One single lady summed it up: “You’re hustling to pay bills, trying to look good for opportunities, dodging family pressure, then you also have to worry about love. Sometimes it feels like war on all sides.”
Redefining Singlehood
Yet, the story isn’t only one of pressure and pain. Increasingly, Abuja single ladies are redefining what it means to be unmarried. Many focus on career growth, owning property, traveling, and living on their own terms. Some deliberately reject the idea of rushing into marriage.
Adaeze, a 34-year-old NGO worker, says: “I would rather be single than marry the wrong man. I’ve seen too many women suffer in marriage. For me, peace is better than title.”

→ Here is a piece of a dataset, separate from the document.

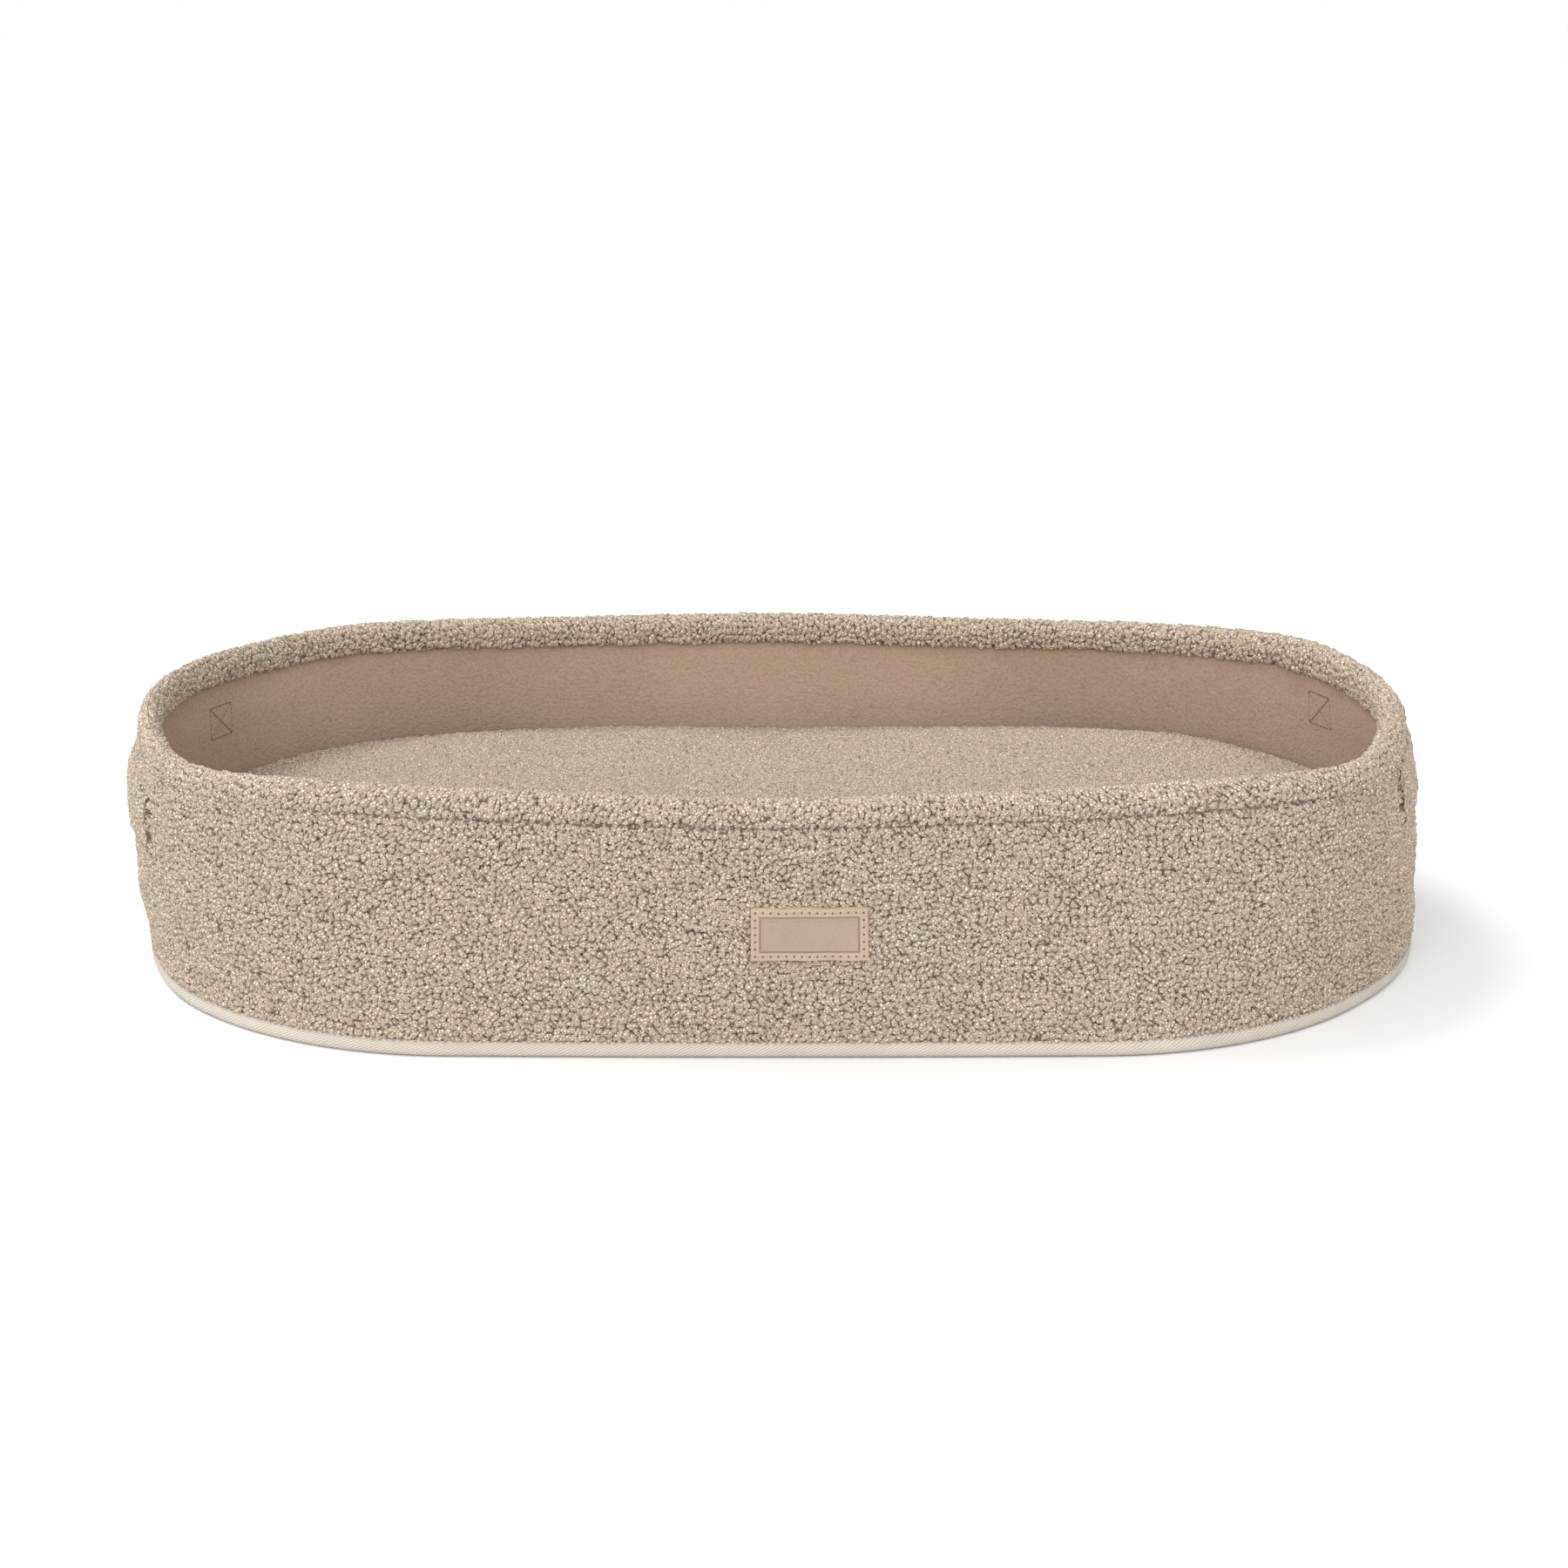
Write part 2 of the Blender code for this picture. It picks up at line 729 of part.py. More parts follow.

Others are building strong support networks — women’s groups, book clubs, fitness circles, and business cooperatives — where they find solidarity and purpose beyond marital status. Religious communities also offer platforms for single women to serve, lead, and find fulfillment. While pastors may still emphasize marriage, many single ladies use faith as a source of strength rather than a deadline.
Yet the life of a single lady in Abuja is a paradox: freedom and independence on one hand, cultural and financial pressures on the other. They are caught between the hustle for survival and the ticking marriage clock society places on them.
Yet their resilience shines through. They build careers, sustain families, and maintain dignity in a city that demands too much. In Cynthia’s words, after another long week: “I won’t lie, it is hard. But every day I remind myself that my worth is not just in marriage. If the right man comes, fine. If not, I still have a life to live because I know my case is different.”